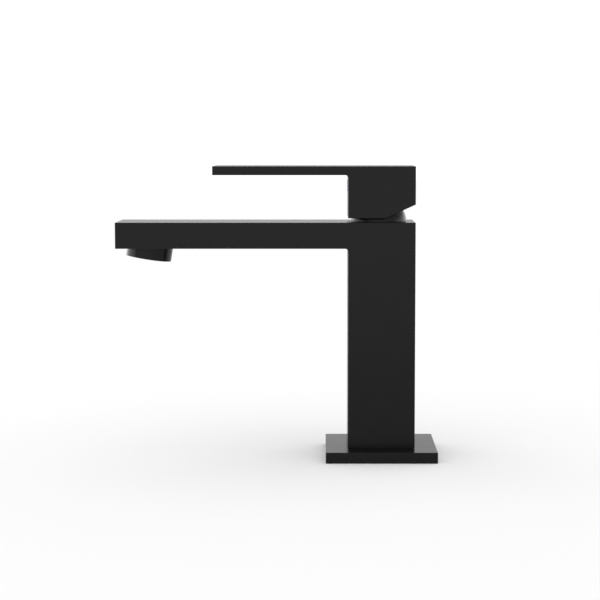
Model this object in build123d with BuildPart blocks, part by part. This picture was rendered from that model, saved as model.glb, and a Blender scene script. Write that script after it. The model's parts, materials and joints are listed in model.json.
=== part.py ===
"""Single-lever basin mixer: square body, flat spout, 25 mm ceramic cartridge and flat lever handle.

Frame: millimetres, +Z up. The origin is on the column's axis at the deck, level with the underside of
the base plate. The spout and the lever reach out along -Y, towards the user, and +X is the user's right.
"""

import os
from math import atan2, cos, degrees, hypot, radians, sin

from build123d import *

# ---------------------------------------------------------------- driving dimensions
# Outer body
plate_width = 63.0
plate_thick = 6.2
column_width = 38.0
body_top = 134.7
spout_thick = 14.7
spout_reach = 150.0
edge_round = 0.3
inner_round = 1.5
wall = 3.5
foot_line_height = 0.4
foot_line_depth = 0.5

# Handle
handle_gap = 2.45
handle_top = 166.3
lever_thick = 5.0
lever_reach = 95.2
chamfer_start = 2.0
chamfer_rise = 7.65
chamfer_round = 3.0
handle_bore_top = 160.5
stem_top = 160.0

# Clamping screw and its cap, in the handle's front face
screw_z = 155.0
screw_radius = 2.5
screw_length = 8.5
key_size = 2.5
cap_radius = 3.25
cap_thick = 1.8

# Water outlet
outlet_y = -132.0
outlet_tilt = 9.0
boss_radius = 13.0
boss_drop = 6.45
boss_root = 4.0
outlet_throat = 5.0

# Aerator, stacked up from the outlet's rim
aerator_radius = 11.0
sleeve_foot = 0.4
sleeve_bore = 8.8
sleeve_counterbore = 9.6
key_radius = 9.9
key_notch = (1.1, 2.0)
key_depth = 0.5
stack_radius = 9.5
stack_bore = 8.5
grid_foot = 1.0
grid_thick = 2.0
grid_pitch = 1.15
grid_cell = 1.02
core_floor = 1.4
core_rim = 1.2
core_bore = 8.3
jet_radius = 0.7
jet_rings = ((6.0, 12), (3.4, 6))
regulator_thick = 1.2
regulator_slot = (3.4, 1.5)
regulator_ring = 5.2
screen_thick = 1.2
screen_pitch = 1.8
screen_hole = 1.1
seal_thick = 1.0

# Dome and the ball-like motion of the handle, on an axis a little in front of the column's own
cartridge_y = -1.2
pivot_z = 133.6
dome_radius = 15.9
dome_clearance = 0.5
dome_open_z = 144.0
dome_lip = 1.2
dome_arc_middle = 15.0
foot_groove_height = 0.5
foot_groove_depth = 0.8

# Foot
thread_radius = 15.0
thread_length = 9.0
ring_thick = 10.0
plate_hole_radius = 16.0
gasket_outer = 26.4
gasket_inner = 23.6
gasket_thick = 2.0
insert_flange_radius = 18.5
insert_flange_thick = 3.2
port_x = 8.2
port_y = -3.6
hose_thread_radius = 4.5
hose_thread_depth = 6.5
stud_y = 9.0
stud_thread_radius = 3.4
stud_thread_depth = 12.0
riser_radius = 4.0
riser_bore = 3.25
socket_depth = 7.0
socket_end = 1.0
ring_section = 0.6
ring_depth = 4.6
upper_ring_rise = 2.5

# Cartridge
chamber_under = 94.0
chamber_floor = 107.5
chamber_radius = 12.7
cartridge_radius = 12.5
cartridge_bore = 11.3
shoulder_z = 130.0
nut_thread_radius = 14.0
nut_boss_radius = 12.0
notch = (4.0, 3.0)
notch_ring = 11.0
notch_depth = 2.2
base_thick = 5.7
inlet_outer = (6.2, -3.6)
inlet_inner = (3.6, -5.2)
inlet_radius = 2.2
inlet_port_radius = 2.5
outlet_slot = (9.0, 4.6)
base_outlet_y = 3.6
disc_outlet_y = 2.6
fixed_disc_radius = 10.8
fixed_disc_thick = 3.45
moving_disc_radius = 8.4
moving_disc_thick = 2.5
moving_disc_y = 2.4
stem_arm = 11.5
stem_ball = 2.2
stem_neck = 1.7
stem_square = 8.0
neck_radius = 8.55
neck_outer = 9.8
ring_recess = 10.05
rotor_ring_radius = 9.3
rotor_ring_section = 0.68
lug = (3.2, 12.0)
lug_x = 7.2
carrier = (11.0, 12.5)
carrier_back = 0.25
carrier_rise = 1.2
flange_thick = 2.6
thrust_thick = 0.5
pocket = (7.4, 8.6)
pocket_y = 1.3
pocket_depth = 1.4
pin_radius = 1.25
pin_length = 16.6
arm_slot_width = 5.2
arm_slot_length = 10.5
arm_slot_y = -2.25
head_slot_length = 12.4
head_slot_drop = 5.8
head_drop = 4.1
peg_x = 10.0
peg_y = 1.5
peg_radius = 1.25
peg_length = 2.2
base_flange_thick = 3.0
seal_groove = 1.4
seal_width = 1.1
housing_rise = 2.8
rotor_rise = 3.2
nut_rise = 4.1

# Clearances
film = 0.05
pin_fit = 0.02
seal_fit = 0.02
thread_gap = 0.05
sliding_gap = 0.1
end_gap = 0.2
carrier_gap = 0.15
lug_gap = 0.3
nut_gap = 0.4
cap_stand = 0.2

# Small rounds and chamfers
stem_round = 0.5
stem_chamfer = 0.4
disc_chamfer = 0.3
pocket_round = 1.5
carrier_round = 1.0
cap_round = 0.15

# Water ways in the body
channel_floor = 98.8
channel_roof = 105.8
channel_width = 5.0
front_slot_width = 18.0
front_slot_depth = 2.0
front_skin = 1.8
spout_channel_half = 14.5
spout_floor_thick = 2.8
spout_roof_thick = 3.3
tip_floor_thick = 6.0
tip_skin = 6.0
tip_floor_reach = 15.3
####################
Each line above is to be repeated exactly.

### RESPONSE FOR THIS EXERCISE
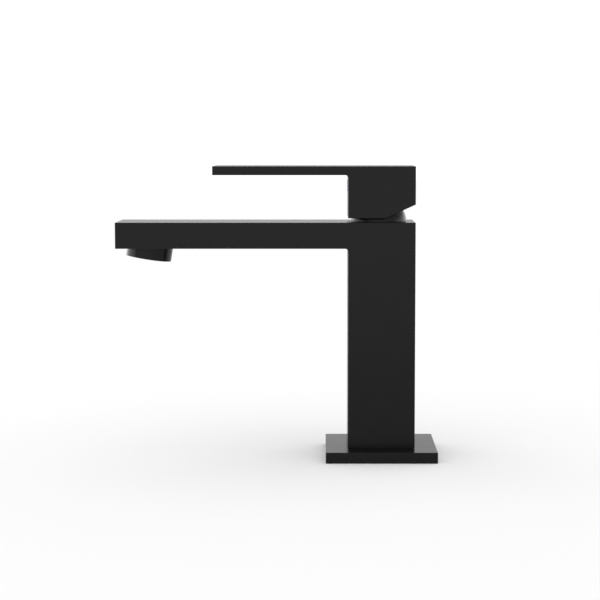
Model this object in build123d with BuildPart blocks, part by part. This picture was rendered from that model, saved as model.glb, and a Blender scene script. Write that script after it. The model's parts, materials and joints are listed in model.json.
=== part.py ===
"""Single-lever basin mixer: square body, flat spout, 25 mm ceramic cartridge and flat lever handle.

Frame: millimetres, +Z up. The origin is on the column's axis at the deck, level with the underside of
the base plate. The spout and the lever reach out along -Y, towards the user, and +X is the user's right.
"""

import os
from math import atan2, cos, degrees, hypot, radians, sin

from build123d import *

# ---------------------------------------------------------------- driving dimensions
# Outer body
plate_width = 63.0
plate_thick = 6.2
column_width = 38.0
body_top = 134.7
spout_thick = 14.7
spout_reach = 150.0
edge_round = 0.3
inner_round = 1.5
wall = 3.5
foot_line_height = 0.4
foot_line_depth = 0.5

# Handle
handle_gap = 2.45
handle_top = 166.3
lever_thick = 5.0
lever_reach = 95.2
chamfer_start = 2.0
chamfer_rise = 7.65
chamfer_round = 3.0
handle_bore_top = 160.5
stem_top = 160.0

# Clamping screw and its cap, in the handle's front face
screw_z = 155.0
screw_radius = 2.5
screw_length = 8.5
key_size = 2.5
cap_radius = 3.25
cap_thick = 1.8

# Water outlet
outlet_y = -132.0
outlet_tilt = 9.0
boss_radius = 13.0
boss_drop = 6.45
boss_root = 4.0
outlet_throat = 5.0

# Aerator, stacked up from the outlet's rim
aerator_radius = 11.0
sleeve_foot = 0.4
sleeve_bore = 8.8
sleeve_counterbore = 9.6
key_radius = 9.9
key_notch = (1.1, 2.0)
key_depth = 0.5
stack_radius = 9.5
stack_bore = 8.5
grid_foot = 1.0
grid_thick = 2.0
grid_pitch = 1.15
grid_cell = 1.02
core_floor = 1.4
core_rim = 1.2
core_bore = 8.3
jet_radius = 0.7
jet_rings = ((6.0, 12), (3.4, 6))
regulator_thick = 1.2
regulator_slot = (3.4, 1.5)
regulator_ring = 5.2
screen_thick = 1.2
screen_pitch = 1.8
screen_hole = 1.1
seal_thick = 1.0

# Dome and the ball-like motion of the handle, on an axis a little in front of the column's own
cartridge_y = -1.2
pivot_z = 133.6
dome_radius = 15.9
dome_clearance = 0.5
dome_open_z = 144.0
dome_lip = 1.2
dome_arc_middle = 15.0
foot_groove_height = 0.5
foot_groove_depth = 0.8

# Foot
thread_radius = 15.0
thread_length = 9.0
ring_thick = 10.0
plate_hole_radius = 16.0
gasket_outer = 26.4
gasket_inner = 23.6
gasket_thick = 2.0
insert_flange_radius = 18.5
insert_flange_thick = 3.2
port_x = 8.2
port_y = -3.6
hose_thread_radius = 4.5
hose_thread_depth = 6.5
stud_y = 9.0
stud_thread_radius = 3.4
stud_thread_depth = 12.0
riser_radius = 4.0
riser_bore = 3.25
socket_depth = 7.0
socket_end = 1.0
ring_section = 0.6
ring_depth = 4.6
upper_ring_rise = 2.5

# Cartridge
chamber_under = 94.0
chamber_floor = 107.5
chamber_radius = 12.7
cartridge_radius = 12.5
cartridge_bore = 11.3
shoulder_z = 130.0
nut_thread_radius = 14.0
nut_boss_radius = 12.0
notch = (4.0, 3.0)
notch_ring = 11.0
notch_depth = 2.2
base_thick = 5.7
inlet_outer = (6.2, -3.6)
inlet_inner = (3.6, -5.2)
inlet_radius = 2.2
inlet_port_radius = 2.5
outlet_slot = (9.0, 4.6)
base_outlet_y = 3.6
disc_outlet_y = 2.6
fixed_disc_radius = 10.8
fixed_disc_thick = 3.45
moving_disc_radius = 8.4
moving_disc_thick = 2.5
moving_disc_y = 2.4
stem_arm = 11.5
stem_ball = 2.2
stem_neck = 1.7
stem_square = 8.0
neck_radius = 8.55
neck_outer = 9.8
ring_recess = 10.05
rotor_ring_radius = 9.3
rotor_ring_section = 0.68
lug = (3.2, 12.0)
lug_x = 7.2
carrier = (11.0, 12.5)
carrier_back = 0.25
carrier_rise = 1.2
flange_thick = 2.6
thrust_thick = 0.5
pocket = (7.4, 8.6)
pocket_y = 1.3
pocket_depth = 1.4
pin_radius = 1.25
pin_length = 16.6
arm_slot_width = 5.2
arm_slot_length = 10.5
arm_slot_y = -2.25
head_slot_length = 12.4
head_slot_drop = 5.8
head_drop = 4.1
peg_x = 10.0
peg_y = 1.5
peg_radius = 1.25
peg_length = 2.2
base_flange_thick = 3.0
seal_groove = 1.4
seal_width = 1.1
housing_rise = 2.8
rotor_rise = 3.2
nut_rise = 4.1

# Clearances
film = 0.05
pin_fit = 0.02
seal_fit = 0.02
thread_gap = 0.05
sliding_gap = 0.1
end_gap = 0.2
carrier_gap = 0.15
lug_gap = 0.3
nut_gap = 0.4
cap_stand = 0.2

# Small rounds and chamfers
stem_round = 0.5
stem_chamfer = 0.4
disc_chamfer = 0.3
pocket_round = 1.5
carrier_round = 1.0
cap_round = 0.15

# Water ways in the body
channel_floor = 98.8
channel_roof = 105.8
channel_width = 5.0
front_slot_width = 18.0
front_slot_depth = 2.0
front_skin = 1.8
spout_channel_half = 14.5
spout_floor_thick = 2.8
spout_roof_thick = 3.3
tip_floor_thick = 6.0
tip_skin = 6.0
tip_floor_reach = 15.3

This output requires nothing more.